At first her education was shaped by an English governess, who passed on a love of Greek and Roman mythology. There were visits to the Metropolitan Museum of Art, where Iris always sought out the Roman peristyle and its collection of Etruscan terracotta warriors (these were later declared to be fakes). Iris then attended Brearley School on Manhattan's Upper East Side, followed by Madeira School in Virginia.

Mocked for her Jewishness, she nonetheless performed brilliantly in exams, and, having decided on her classical "destiny", majored in Art and Archaeology at Smith College in Northampton, Massachusetts. After studying for her graduate degree in Archaeology at New York University's Institute of Fine Arts, she went into teaching.

It was not long after her history-making find at Knidos that she began to build a reputation for outspokenness, being unafraid to criticise or exult her colleagues in public fashion. In November 1970 she caused a stir by claiming to have found the head of Praxiteles's Aphrodite statue tucked away in the depths of the British Museum – a claim that caused an uproar from the museum itself, not least because she had undermined them by going straight to The New York Times rather than wait for the head to go on display.

The resulting exhibition was short-lived and doubts soon grew as to whether it was a likeness of Aphrodite at all. A 1978 interview with The New Yorker found Iris Love unrepentant, proud of the work she had achieved and determined to carry on making discoveries.
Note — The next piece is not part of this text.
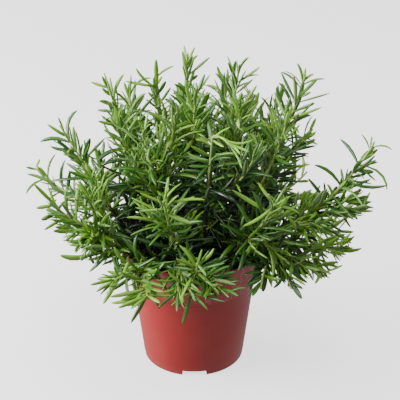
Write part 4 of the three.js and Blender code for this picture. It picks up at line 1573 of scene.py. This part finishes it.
class Foliage:
    """All leaves of one leafy stem, bent and placed together.

    A few tries lift leaves off the pot and the soil, and shorten and draw in those that reach too far.
    Those that still don't fit are left out.
    """

    TRIES = 7
    CLEARANCE = 0.0021
    BOX_MARGIN = 0.0006
    LIFT_STEP = 0.3
    SHORTENING = 0.92
    DRAWING_IN = 0.8
    EDGE_LEVELS = [3, 5]
    BEND_POWER = 1.2
    LIFT_AT_ROOT = 0.35

    def __init__(self, shape: LeafShape, soil: PottingSoil, camera: PhotoCamera) -> None:
        """Starts with no leaves.

        Args:
            shape: The leaf that is copied.
            soil: The soil, with the pot, that leaves keep off.
            camera: The camera that sees where the dense foliage ends.
        """
        self.shape = shape
        self.soil = soil
        self.camera = camera
        self.rows: list[LeafRow] = []

    def add(self, row: LeafRow) -> None:
        """Plans one more leaf."""
        self.rows.append(row)

    def _columns(self) -> dict[str, Array]:
        """The leaves' values as arrays, one row a leaf."""
        names = [part.name for part in fields(LeafRow)]
        return {name: np.array([getattr(row, name) for row in self.rows], float) for name in names}

    @staticmethod
    def _unit(vectors: Array) -> Array:
        """Vectors of length 1."""
        return vectors / np.maximum(np.linalg.norm(vectors, axis=-1, keepdims=True), 1e-12)

    def _directions(self, leaf: dict[str, Array], share: Array) -> Array:
        """The way each leaf runs at shares of its length.

        Args:
            leaf: The leaves' values.
            share: The shares.

        Returns:
            Unit vectors, by leaf and share.
        """
        angle = np.radians(leaf["lean"][:, None] + leaf["bend"][:, None] * share**self.BEND_POWER)
        side = np.cross(leaf["growth"], leaf["away"])
        swing = np.radians(leaf["swing"])[:, None] * share
        way = (
            np.cos(angle)[..., None] * leaf["growth"][:, None]
            + np.sin(angle)[..., None] * leaf["away"][:, None]
            + np.sin(swing)[..., None] * side[:, None]
        )
        way[..., 2] += leaf["lift"][:, None] * (self.LIFT_AT_ROOT + (1 - self.LIFT_AT_ROOT) * share)
        return self._unit(way)

    def _spines(self, leaf: dict[str, Array]) -> Array:
        """The middle line of each leaf.

        Args:
            leaf: The leaves' values.

        Returns:
            Places, by leaf and level of the shape.
        """
        levels = np.array(self.shape.levels)
        middles = (levels[1:] + levels[:-1]) / 2
        steps = self._directions(leaf, middles) * (np.diff(levels) * leaf["length"][:, None])[..., None]
        start = np.zeros_like(steps[:, :1])
        return leaf["root"][:, None] + np.concatenate([start, np.cumsum(steps, axis=1)], axis=1)

    def _in_the_way(self, spines: Array) -> Array:
        """Which leaves meet the pot or the soil.

        Args:
            spines: The leaves' middle lines.

        Returns:
            True for each that does.
        """
        pot = self.soil.pot
        clearance = self.CLEARANCE
        fine = np.concatenate([spines, (spines[:, 1:] + spines[:, :-1]) / 2], axis=1)
        radius = np.hypot(fine[..., 0], fine[..., 1])
        height = fine[..., 2]
        skirt = np.maximum(pot.outer_radius(height), pot.outer_radius(height + clearance)) + clearance
        outside = (height > pot.height + clearance) | (radius > skirt)
        over_soil = height > self.soil.surface(radius) + clearance
        inside = (radius < pot.inner_radius(height) - clearance) & over_soil
        return ~(outside | inside).all(axis=1)

    def _past_outline(self, spines: Array, seen: Array) -> Array:
        """Which leaves reach past the CAD model's box, or past the dense foliage if they aren't seen ones.

        Args:
            spines: The leaves' middle lines.
            seen: 1 for each seen leaf.

        Returns:
            True for each that does.
        """
        low, high = np.array(CAD_LOW) + self.BOX_MARGIN, np.array(CAD_HIGH) - self.BOX_MARGIN
        past_box = ((spines < low) | (spines > high)).any(axis=(1, 2))
        ends = self.camera.pixels(spines[:, self.EDGE_LEVELS])
        return past_box | (~within_crown(ends).all(axis=1) & (seen < 0.5))

    def _fitted(self) -> tuple[dict[str, Array], Array]:
        """Lifts leaves off the pot, and shortens and draws in those that reach too far.

        Returns:
            The values and middle lines of the leaves that are left.
        """
        leaf = self._columns()
        for _ in range(self.TRIES):
            spines = self._spines(leaf)
            leaf["lift"] = leaf["lift"] + self.LIFT_STEP * self._in_the_way(spines)
            past = self._past_outline(spines, leaf["seen"])
            leaf["length"] = leaf["length"] * np.where(past, self.SHORTENING, 1.0)
            for angle in ("lean", "bend", "swing"):
                leaf[angle] = leaf[angle] * np.where(past & (leaf["seen"] < 0.5), self.DRAWING_IN, 1.0)
        spines = self._spines(leaf)
        kept = ~(self._in_the_way(spines) | self._past_outline(spines, leaf["seen"]))
        return {name: value[kept] for name, value in leaf.items()}, spines[kept]

    def build(self, name: str) -> Piece:
        """Makes one mesh of all leaves.

        Args:
            name: The piece's name.

        Returns:
            The piece, with its "leaf" attribute and its UV map.
        """
        leaf, spines = self._fitted()
        count = len(spines)
        levels = np.array(self.shape.levels)
        ways = self._directions(leaf, levels)
        side = np.cross(leaf["growth"], leaf["away"])[:, None]
        side = self._unit(side - (side * ways).sum(-1, keepdims=True) * ways)
        above = np.cross(ways, side)
        above = above + levels[:, None] ** 0.5 * leaf["face"][:, None]
        above = self._unit(above - (above * ways).sum(-1, keepdims=True) * ways)
        side = np.cross(above, ways)
        twist = (np.radians(leaf["twist"])[:, None] * (0.5 + levels))[..., None]
        cos, sin = np.cos(twist), np.sin(twist)
        side, above = side * cos + above * sin, above * cos - side * sin
        level = self.shape.level_of
        width = leaf["width"][:, None, None]
        points = (
            spines[:, level]
            + side[:, level] * self.shape.points[:, 0, None] * width
            + above[:, level] * self.shape.points[:, 2, None] * width
        )
        per_leaf = len(self.shape.points)
        faces = [[i + per_leaf * n for i in face] for n in range(count) for face in self.shape.faces]
        mesh = bpy.data.meshes.new(name)
        mesh.from_pydata(points.reshape(-1, 3).tolist(), [], faces)
        mesh.polygons.foreach_set("use_smooth", [True] * len(mesh.polygons))
        self._paint(mesh, leaf, count)
        mesh.update()
        piece = bpy.data.objects.new(name, mesh)
        bpy.context.collection.objects.link(piece)
        return piece

    def _paint(self, mesh: Mesh, leaf: dict[str, Array], count: int) -> None:
        """Writes the UV map and the "leaf" attribute.

        Args:
            mesh: The mesh.
            leaf: The leaves' values.
            count: How many leaves there are.
        """
        uv = mesh.uv_layers.new(name="UVMap")
        uv.data.foreach_set("uv", np.tile(self.shape.corner_uv, (count, 1)).ravel())
        corners = len(self.shape.corner_under)
        colour = np.ones((count, corners, 4))
        colour[..., 0] = leaf["age"][:, None]
        colour[..., 1] = leaf["tint"][:, None]
        colour[..., 2] = self.shape.corner_under[None]
        paint = mesh.color_attributes.new("leaf", "FLOAT_COLOR", "CORNER")
        paint.data.foreach_set("color", colour.ravel())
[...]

By 1981 she was lecturing on a new find, an "extremely rare, superior reproduction souvenir copy of the Aphrodite of Knidos" uncovered in Hartford, Connecticut.

During these years Iris Love's reputation as a socialite and amiable eccentric saw her establish a wide-ranging social circle. Andy Warhol wrote of her in his diaries; Mick and Bianca Jagger visited the dig in Knidos and Barbra Streisand asked for lessons on Agamemnon. "She told me it was interesting," she recalled of her famous pupil, "but preferred talking about herself."